Manually looking at the tables shows that K
= 100 is the best value out of these. Here are the values for the calibration metrics we get:
Predicted probability of higher rated player winning. Rounded to nearest 0.05 | Number of predictions | Observed fraction of matches that higher rated player won |
---|---|---|
0.50 | 2566 | 0.518316 |
0.55 | 5315 | 0.559548 |
0.60 | 5292 | 0.611678 |
0.65 | 5238 | 0.668385 |
0.70 | 5401 | 0.700796 |
0.75 | 5642 | 0.755583 |
0.80 | 6024 | 0.813081 |
0.85 | 6507 | 0.849393 |
0.90 | 7258 | 0.900248 |
0.95 | 8834 | 0.937967 |
1.00 | 5831 | 0.967930 |
You can see that the predictions are well callibrated!
Reflection
I personally find these results astonishing. By using a straightforward rule to update players’ ratings based on their old ratings, we are able to get a meaningful rating system that provides callibrated odds on who will win a match.
I was not expecting this at all! Before doing the project, I was anticipating having to tweak the algorithm (e.g. by including some ‘domain knowledge’ somehow), but the ELO rating system just worked out-of-the-box. It is always nice when things simply work out!
Improvement
There are numerous ways this project could be improved or extended. Here are just a few possibilities:
- Automatically update ratings as new results come in, by scraping live match data.
- Create a web app with these squash ratings. Allow users to see predictions for upcoming matches and tournaments, and explore past data.

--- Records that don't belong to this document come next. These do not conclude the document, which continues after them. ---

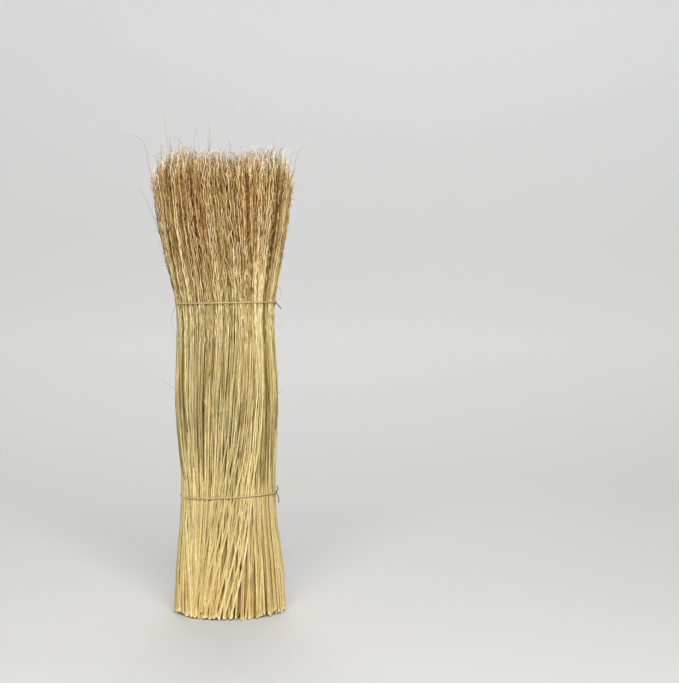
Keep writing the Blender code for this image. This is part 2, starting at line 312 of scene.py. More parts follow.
Template = namedtuple("Template", "corners sizes loops slots rim rings")
Row = namedtuple(
    "Row", "stem_sides stem_rings girth fibres fibre_rings thick waves_from branches sway shade"
)

# The deeper a row, the fewer and thicker are the fibres that are enough to fill it
# A row's shade is painted shade: it darkens the colour of its strands, for the shade that the rows in front
# cast on them
OUTER = Row(8, 12, 0.88, 8, 38, 1.00, 0.320, 4, 0.0, 0.0)
BETWEEN = OUTER._replace(girth=0.92, sway=0.35)
UPRIGHT = OUTER._replace(girth=0.70, sway=0.3, shade=-0.2)
SECOND = Row(6, 8, 0.85, 7, 28, 1.00, 0.330, 3, 0.9, -1.3)
THIRD = Row(6, 6, 0.90, 5, 16, 1.15, 0.360, 2, 0.8, -2.2)
DEEP = Row(5, 4, 1.00, 4, 8, 1.35, 0.420, 1, 0.6, -1.6)
# Stalks between two packed ones: place in the gap, how much deeper at most, and how far off its place
IN_THE_GAPS = ((0.33, 0.020), (0.67, 0.045))
GAP_JITTER = 0.08
# How far those of the rows behind are off theirs: share of their spacing, and in or out
ROW_JITTER = 0.25
DEPTH_JITTER = 0.0005
# The innermost row is further than this share of a row's depth from the axis
INNERMOST_ROW = 0.3

# Angle of the middle, width, and how far the fibres there go to green (below zero) or to red-brown
HUE_STRETCHES = (
    (-21.0, 11.0, 0.50),
    (-2.0, 4.5, -0.8),
    (23.0, 9.0, 0.20),
    (58.0, 18.0, -0.6),
    (-62.0, 12.0, -0.3),
    (120.0, 18.0, 0.3),
    (165.0, 10.0, -0.7),
    (-140.0, 20.0, 0.25),
)
# Stems with a colour of their own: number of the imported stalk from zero, how light, how red
STEM_COLOURS = {0: (0.3, -0.8), 1: (0.2, -1.0), 3: (-0.4, 0.8), 24: (0.0, -0.9), 33: (-0.3, 0.8)}
# How much the others differ in lightness and hue, and the shares that are greener and browner by this
STALKS_DIFFER = (0.45, 0.22)
GREEN_STALKS = (0.10, -0.6)
BROWN_STALKS = (0.08, 0.5)

# Material slots of a piece of broomcorn
RIND, PITH, FIBRE = range(3)
# A face of a cut end points down by more than this, and its corners are under this share of a ring up
POINTS_DOWN = -0.9
RIM_REACH = 0.2
# Least radius that is divided by, and what rounding may take off a whole number
NEAR_AXIS = 0.0001
ROUNDING = 0.001


def straight_value(points, at):
    """Reads lines of straight runs through (place, value) points."""
    places, values = zip(*points)
    return np.interp(at, places, values)


def smooth_through(levels, values, at):
    """Reads a smooth curve through values at these levels; past the last it keeps the last value."""
    slopes = np.gradient(values, levels, axis=0)
    index = np.clip(np.searchsorted(levels, at, side="right") - 1, 0, len(levels) - 2)
    run = levels[index + 1] - levels[index]
    t = np.clip((at - levels[index]) / run, 0.0, 1.0)[:, None]
    run = run[:, None]
    return (
        (2 * t**3 - 3 * t**2 + 1) * values[index]
        + (t**3 - 2 * t**2 + t) * run * slopes[index]
        + (3 * t**2 - 2 * t**3) * values[index + 1]
        + (t**3 - t**2) * run * slopes[index + 1]
    )


def smooth_curve(points, count):
    """Points evenly along a smooth curve through a few points."""
    points = np.array(points, dtype=float)
    steps = np.linalg.norm(np.diff(points, axis=0), axis=1)
    far = np.concatenate(([0.0], np.cumsum(steps)))
    return smooth_through(far, points, np.linspace(0.0, far[-1], count))


def unit(vectors):
    return vectors / np.linalg.norm(vectors, axis=-1, keepdims=True)


def off_angle(angles, middle):
    return (angles - middle + 180.0) % 360.0 - 180.0


def stretches_at(stretches, angles):
    """What smooth bumps round the bundle, each (middle, width, height), add up to at these angles."""
    total = np.zeros(np.shape(angles))
    for middle, width, height in stretches:
        total = total + height * np.exp(-((off_angle(angles, middle) / width) ** 2))
    return total


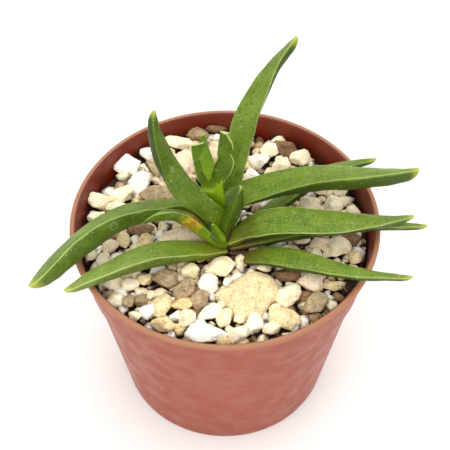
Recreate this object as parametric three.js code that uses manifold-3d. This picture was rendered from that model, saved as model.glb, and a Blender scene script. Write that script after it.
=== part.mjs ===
// A potted succulent with long, keeled, tongue-shaped leaves, in a round plastic pot filled with soil
// and topped with pale gravel. Millimetres, +Z up, the pot's base on z = 0 and its axis on the origin.
import * as THREE from "three";
import { mergeVertices } from "three/addons/utils/BufferGeometryUtils.js";
import Module from "manifold-3d";

const wasm = await Module();
wasm.setup();

// Driving dimensions
const POT_HEIGHT = 65;
const RIM_RADIUS = 42.5; // outside the rolled lip
const LIP = 1.7; // width of the rolled lip
const WALL = 0.9;
const BASE_RADIUS = 30.5;
const BASE_RECESS = 1.6; // the ring with the drain holes stands this far off the table
const RECESS_INNER = 14; // radii between which the ring lies
const RECESS_OUTER = 26.8;
const RECESS_SLOPE = 1.2; // how far its sides lean in
const FLOOR = 1.1; // thickness of the pot's floor
const SHELF_HEIGHT = 49; // the stacking step in the wall
const SHELF_STEP = 0.8;
const DRAIN_HOLES = 6;
const DRAIN_RADIUS = 2.6;
const DRAIN_CIRCLE = 20.5;
const SOIL_TOP = 51;
const GRAVEL_TOP = 57.4; // where the bed lies between the pebbles
const GAP = 0.3; // between pieces that rest on each other
const CROWN = [0, -4.2]; // where the stem comes out of the gravel

// How many flat sides stand for a round one
const POT_SIDES = 72;
const BED_SIDES = 48;
const HOLE_SIDES = 16;
const STEM_SIDES = 12;

// Seeded random draws between two values, so that the gravel is the same every time
const DRAW_STEP = 16807;
const DRAW_SPAN = 2147483647;
function draws(seed) {
  let state = seed;
  return (low, high) => {
    state = (state * DRAW_STEP) % DRAW_SPAN;
    return low + ((high - low) * state) / DRAW_SPAN;
  };
}
const shapeDraw = draws(2027);
const layoutDraw = draws(411);

// Turns a closed three.js geometry into a solid.
function solidOf(geometry) {
  const bare = geometry.clone();
  bare.deleteAttribute("normal");
  bare.deleteAttribute("uv");
  const merged = mergeVertices(bare, 1e-4);
  return new wasm.Manifold(
    new wasm.Mesh({
      numProp: 3,
      vertProperties: new Float32Array(merged.attributes.position.array),
      triVerts: new Uint32Array(merged.index.array),
    }),
  );
}

// Turns a solid back into a named three.js mesh.
function meshOf(name, solid, material) {
  const { vertProperties, triVerts, numProp, numVert } = solid.getMesh();
  const positions = new Float32Array(numVert * 3);
  for (let i = 0; i < numVert; i++) {
    positions.set(vertProperties.subarray(i * numProp, i * numProp + 3), i * 3);
  }
  const geometry = new THREE.BufferGeometry();
  geometry.setAttribute("position", new THREE.BufferAttribute(positions, 3));
  geometry.setIndex(new THREE.BufferAttribute(new Uint32Array(triVerts), 1));
  geometry.computeVertexNormals();
  const mesh = new THREE.Mesh(geometry, material);
  mesh.name = name;
  return mesh;
}

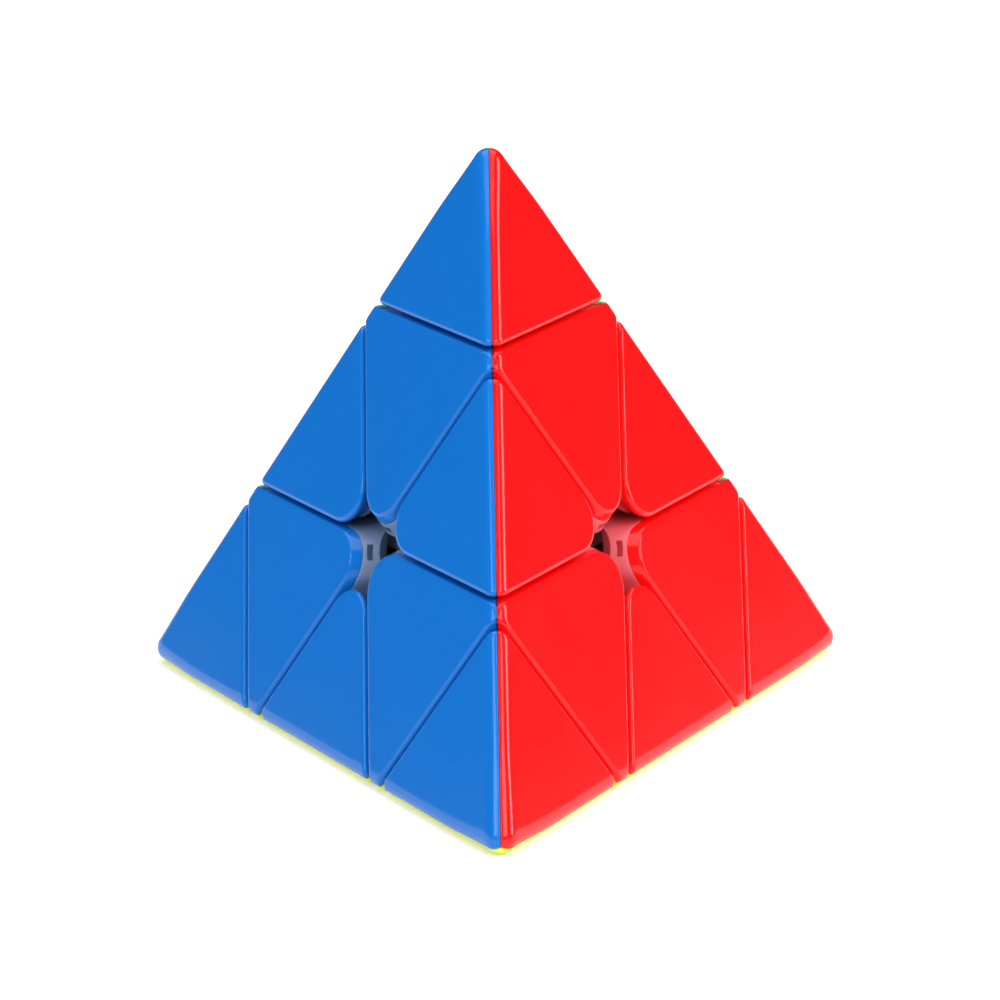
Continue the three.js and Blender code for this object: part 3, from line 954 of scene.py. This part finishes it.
for index, corner in enumerate(names):
    turn = turnTo(corner, names[(index + 1) % 4])
    for part, rings in (("body", axialBase), ("hub", hub)):
        piece = meshFromLoop(f"axial_{corner}_base_{part}", rings, turn)
        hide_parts(f"axial_{corner}_base")
        finishWhite(piece, f"axial_{corner}")
    for other in names[index + 1:]:
        edge = f"edge_{corner}_{other}"
        finishWhite(meshFromRings(f"{edge}_base_body", *edgeBase, turnTo(corner, other)), edge)
print("bases placed")

# The pieces that keep their CAD mesh.
for node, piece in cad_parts.items():
    if "shell" in node:
        continue
    piece.data.materials.clear()
    piece.data.materials.append(steel if node.startswith(("tension_screw", "spring")) else white)
print("carried-over pieces finished")


# Floor, air and camera, in metres but for the camera's place and lens.
studio = {
    "floorDrop": 0.0001,
    "floorHalf": 6.0,
    "floorColour": (0.90, 0.905, 0.91),
    "floorRoughness": 0.9,
    "floorSpecular": 0.1,
    "floorGlow": 0.2,
    "airColour": (0.95, 0.97, 1.0),
    "airLight": 0.06,
    "cameraPlace": (-2.16, -599.3, 184.1),
    "cameraRight": (0.99986, -0.00903, -0.01403),
    "cameraForward": (0.00475, 0.96024, -0.27912),
    "focalLength": 167.04,
    "sensorWidth": 36.0,
}


def makeFloor():
    half, level = studio["floorHalf"], cadBox[0].z - studio["floorDrop"]
    mesh = bpy.data.meshes.new("paperFloor")
    points = [(-half, -half, level), (half, -half, level), (half, half, level), (-half, half, level)]
    mesh.from_pydata(points, [], [(0, 1, 2, 3)])
    floor = bpy.data.objects.new("paperFloor", mesh)
    bpy.context.scene.collection.objects.link(floor)
    tree = Tree("whitePaper")
    mesh.materials.append(tree.show(tree.add("ShaderNodeBsdfPrincipled", {}, {
        "Base Color": (*studio["floorColour"], 1),
        "Roughness": studio["floorRoughness"],
        "Specular IOR Level": studio["floorSpecular"],
        "Emission Color": (1, 1, 1, 1),
        "Emission Strength": studio["floorGlow"],
    })))


lights = {
    "overhead": {"place": (0.0, 0.1, 1.2), "size": (1.6, 1.6), "power": 19.0},
    "frontLeft": {"place": (-0.8, -0.95, 0.8), "size": (0.7, 0.7), "power": 7.5},
    "frontRight": {"place": (0.8, -0.95, 0.8), "size": (0.7, 0.7), "power": 7.5},
    "nearLeftStrip": {"place": (-0.24, -1.25, 0.52), "size": (0.05, 0.6), "power": 0.9},
    "nearRightStrip": {"place": (0.30, -1.25, 0.52), "size": (0.05, 0.6), "power": 0.6},
    "rightStrip": {"place": (0.9, 0.02, 0.38), "size": (0.22, 0.7), "power": 4.0},
}


def makeLights():
    for name, light in lights.items():
        data = bpy.data.lights.new(f"{name}Softbox", "AREA")
        data.shape = "RECTANGLE"
        data.size, data.size_y = light["size"]
        data.energy = light["power"]
        lamp = bpy.data.objects.new(f"{name}Softbox", data)
        lamp.location = light["place"]
        lamp.rotation_euler = (-Vector(light["place"])).to_track_quat("-Z", "Y").to_euler()
        bpy.context.scene.collection.objects.link(lamp)
    world = bpy.data.worlds.new("studioAir")
    bpy.context.scene.world = world
    world.use_nodes = True
    background = world.node_tree.nodes["Background"]
    background.inputs["Color"].default_value = (*studio["airColour"], 1)
    background.inputs["Strength"].default_value = studio["airLight"]


def makeCamera():
    data = bpy.data.cameras.new("camera")
    data.lens, data.sensor_width = studio["focalLength"], studio["sensorWidth"]
    camera = bpy.data.objects.new("camera", data)
    forward = Vector(studio["cameraForward"]).normalized()
    right = Vector(studio["cameraRight"])
    right = (right - forward * right.dot(forward)).normalized()
    up = right.cross(forward)
    rotation = Matrix((right, up, -forward)).transposed()
    place = Vector(studio["cameraPlace"]) * metresPerMm
    camera.matrix_world = Matrix.Translation(place) @ rotation.to_4x4()
    bpy.context.scene.collection.objects.link(camera)
    bpy.context.scene.camera = camera


makeFloor()
makeLights()
makeCamera()
bpy.context.scene.view_settings.view_transform = "Standard"
print("studio made")
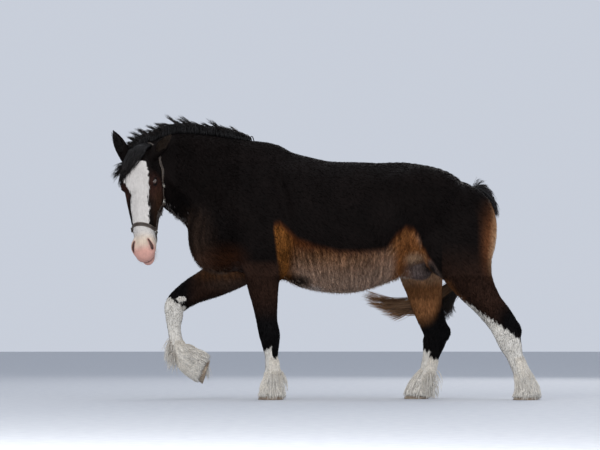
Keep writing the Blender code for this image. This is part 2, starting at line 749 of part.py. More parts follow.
def hoof_region(middle, way, toe):
    """The space below a coronet, from which flesh and hair are cut."""
    up = -unit(way)
    toe = unit(np.array(toe) - np.dot(toe, up) * up)
    place = np.array(middle) + up * (HOOF_HIGH + GAP) - toe * HOOF_BACK
    way = -unit(up - HOOF_SLOPE * toe)
    return box(place + way * 0.15, way, np.cross(up, toe), (0.30, 0.36, 0.36))


def build_flesh():
    """The body in one skin, parted with thin cuts, and the finer head."""
    points, faces = surface(FLESH, (-1.40, -0.75, -0.05), (1.75, 0.55, 1.95), BODY_CELL)
    torso = add_object("torso", points, faces)
    thin(torso, BODY_FACES)
    made = {}
    for name, (place, way, side, reach) in PARTS.items():
        made[name] = part_off(torso, name, place, way, side, reach)
    for name, (place, way) in LOWER_LEGS.items():
        made[name + "_lower"] = part_off(
            made[name], name + "_lower", place, way, (0, 1, 0), (0.60, 0.25, 0.30)
        )
        made[name].name = name + "_upper"
    for name, (middle, way, toe) in HOOVES.items():
        leg = made[name.replace("fore_", "foreleg_").replace("hind_", "hindleg_") + "_lower"]
        combine(leg, [hoof_region(middle, way, toe)], "DIFFERENCE")
        keep_largest(leg)
        fuse_feather(leg, name, hoof(name, middle, way, toe))
    bpy.data.objects.remove(made["head"])
    return torso, made


# The tail's middle line from the dock, round the far quarter: x, y, z, then its reach out, in and across.
TAIL_PATH = [
    (1.140, 0.000, 1.425, 0.028, 0.028, 0.032),
    (1.225, 0.006, 1.420, 0.030, 0.028, 0.034),
    (1.300, 0.028, 1.345, 0.034, 0.028, 0.040),
    (1.302, 0.100, 1.235, 0.032, 0.028, 0.046),
    (1.272, 0.172, 1.120, 0.030, 0.028, 0.050),
    (1.232, 0.238, 1.000, 0.028, 0.028, 0.052),
    (1.175, 0.298, 0.880, 0.026, 0.026, 0.052),
    (1.065, 0.340, 0.785, 0.024, 0.024, 0.050),
    (0.940, 0.356, 0.712, 0.020, 0.020, 0.048),
    (0.800, 0.358, 0.675, 0.015, 0.015, 0.040),
    (0.670, 0.354, 0.662, 0.008, 0.008, 0.028),
    (0.540, 0.350, 0.672, 0.004, 0.004, 0.012),
]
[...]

- Currently we only use the final result of the match. However, we should be able to use the score in games to improve the ratings: winning 3-0 is more impressive than winning 3-2 and that should be reflected in the update rule. The way to do this is to have more refined definition of ‘true score’. Right now true score is 1 for victory, but can imagine having true score of 0.9 for winning 3-0 and true score of 0.7 for winning 3-2. This would require some tuning.
- Creating a general purpose ELO-rating package that people can use to create ELO ratings and predictions for any sports or competitions they are interested in.